In 1815 Stothard was employed by Daniel Lysons [q. v.] to make drawings for ‘Magna Britannia,’ and for this purpose he journeyed through northern England as far as the Picts' wall. During his absence in the north Lysons procured him the appointment of historical draughtsman to the Society of Antiquaries. In 1816 he was deputed by the society to make drawings of the Bayeux tapestry, and during his stay in Normandy discovered in a cellar at the abbey of Fontevrault effigies of several of the Plantagenet sovereigns. In 1818 the drawings of the tapestry were completed, and in the year following Stothard laid them before the Society of Antiquaries together with a valuable paper on the date of the tapestry (see Archæologia, xix. 184). In this essay Stothard for the first time pointed out that the tapestry might be contemporary with the events it depicted without being the work of Matilda [q. v.], queen of William of Normandy, with whom it was traditionally associated, and conclusively proved, from the accuracy of the costumes, that it could not be a work of twelfth-century date, as had been contended by the Abbé de la Rue (cf. Freeman, Norman Conquest, 1869, iii. 367). On 2 July of the same year Stothard was elected a fellow of the Society of Antiquaries, and his drawings were published between 1821 and 1823 in the society's ‘Vetusta Monumenta’ (vol. vi. plates 1–17). Stothard was killed on 28 May 1821 by a fall from a ladder while he was making drawings of a stained-glass window in the church at Beerferris in Devonshire. He was buried at Beerferris. In February 1818 he married Anna Eliza, daughter of John Kempe, bullion-porter at the mint. She afterwards married Edward Atkyns Bray [q. v.], and was well known as a writer under her name of Anna Eliza Bray [q. v.]
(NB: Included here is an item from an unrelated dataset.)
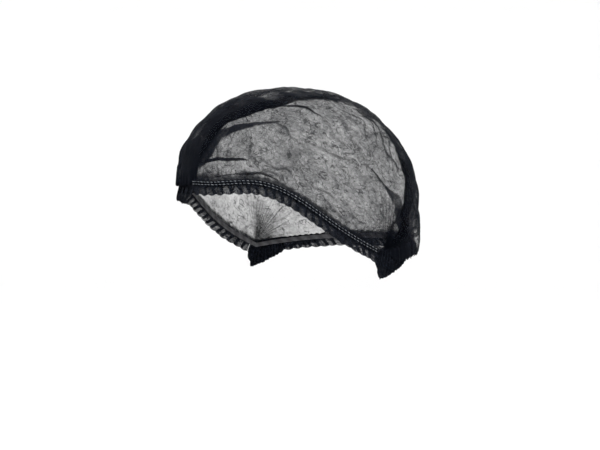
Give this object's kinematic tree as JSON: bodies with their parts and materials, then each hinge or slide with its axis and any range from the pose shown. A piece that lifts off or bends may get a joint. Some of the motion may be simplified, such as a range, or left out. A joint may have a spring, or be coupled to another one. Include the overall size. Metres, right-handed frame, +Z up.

Besides the works mentioned, Stothard illustrated his wife's ‘Letters written during a Tour through Normandy,’ London, 1820, 8vo. A portrait engraved from a miniature painted by Alfred Chalon is prefixed to Mrs. Stothard's ‘Memoirs’ of her husband.

[Memoirs of C. A. Stothard, by Mrs. Stothard, 1823; Autobiography of Anna Eliza Bray, 1889; Memoir by A. J. Kempe in Gent. Mag. 1821, i. 643, reprinted in the Annual Biogr. and Obituary, 1822; Gent. Mag. 1830, ii. 497; Blackwood's Mag. xxxix. 764; Quarterly Review, xxv. 115; Redgrave's Dict. of English Artists; Bryan's Dict. of Painters and Engravers, ed. Graves; Encyclopædia Britannica, 9th edit.; Chambers's Encyclopædia, 1895.]